I didn’t like the way she was talking to me. It was really rude and disrespectful and since she had no idea who I was, I didn’t feel like she had the right to talk to me that way. She went back inside. Carrie continued trying to lace up her boots. There was more talking, someone was clearly telling big butch girl to make us go away. Or make me go away. Which we were doing, she was just getting her shoes on!

The door opened up again and the big girl was there, this time along with Michelle. Michelle is Kat’s current girlfriend. They’ve been dating for a year and Erica and Michelle had never met. Kat keeps those worlds separate. I couldn’t hold my surprise in and said something to the effect of “Michelle is here?!” which was probably kind of weird for her and she responded along the lines of “Yes, Michelle, what?” like ‘who is this girl who knows who I am?’. She went back inside. Carrie later said Michelle was super nice and she really liked her, she figured she could’ve stolen her away from Kat if she wanted to. Carrie also said that she really, really didn’t like Kat.

So big girl is still there, staring us down. I’m starting to get real mad about how she keeps talking to me and somehow it escalates. What I was really mad about was the fact that Erica was hiding somewhere inside, making other people deal with it. I perceive big girl’s behaviour to be becoming threatening and say “We may have to have a lesbian rumble!” in a teasing voice, you know, Bring It On style.

Because when punches are about to be thrown, I quote movies.

Carrie gets angry. She’s a fighter, she hasn’t done it in a very long time but she spent every night in a fight when she was younger. This girl is threatening me and she is not okay with that. She slams something down and steps between us, asking the girl to step outside. I was as ready to fight as she was, both of our hearts pounding. This girl that didn’t know me was talking to me like I was a piece of dirt, trying to be intimidating and we were both not in the right mood to brush that off.

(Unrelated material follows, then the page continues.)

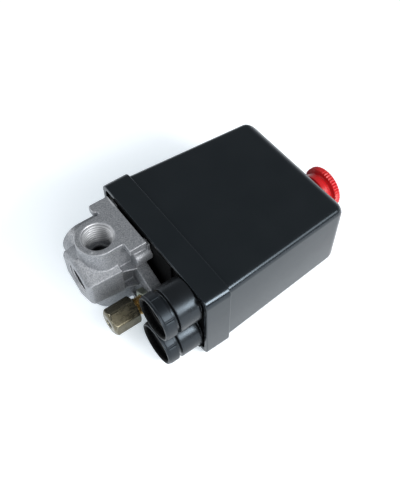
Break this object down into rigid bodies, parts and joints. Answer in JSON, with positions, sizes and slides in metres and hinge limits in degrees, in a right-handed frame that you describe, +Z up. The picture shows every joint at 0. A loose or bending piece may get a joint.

The girl went behind the door again. Jaime came out of the bathroom, very confused. The door remained half open and I think I saw Erica at that point. But Carrie said she was in the bedroom, so I’m not sure. I thought I heard her talking in the kitchen (and heard Erica’s voice, I think). Carrie was revving up to fight. I was standing there, laughing at the surrealism of it all. The girl came out again, Carrie asked her to go outside again and she…ran away. She didn’t say anything, she just slammed the door behind her. So we left. We stood in the backyard a bit, Carrie put the fire out that had been left burning. I kicked a bottle and did everything in my power to tell myself ‘do not kick in the fort. Don’t do it. You’ll feel bad. It’s a cool fort. Don’t’. I resisted.

We went out front and Jaime left. I continued begging Carrie not to drive. She asked me to get in so she could drive me (one block) home. I refused. She drove along me with the window open, talking. Ha. Half a block away, she got out and we talked. She asked me to get in because it was cold and said she wouldn’t drive. I got in. She drove. I didn’t really care because we were a half block from my house. We chatted for an hour outside my house and then we went and got some food. We came back and talked, deeply for another hour.

Carrie told me how surprised she was when she realized how protective she is over me. That was pretty nice. She said she didn’t think she would react just as angrily as she had. I explained just how screwed up I feel over Erica. I’m terrified of my own feelings right now. I’ve felt this way over less than a handful of people (not even all my past gfs) and it’s so mind bogglingly frustrating since Erica is acting weak and pathetic. If she was really sending that girl out to make me go away? Coward. If Kat was doing it and Erica really was passed out somewhere like Carrie thinks, I’m not as mad. But either way, I need to get my strength together and stay away from Erica for at least a while. It’s time to stop being a hypocrite, I’m strong enough to stay away from a girl.

And as usual, I’m thanking my lucky stars for Carrie and her hours of consolation, insight, hugs, genuine caring and concern and that hilarious image of her about to pound a bitch solely on my behalf.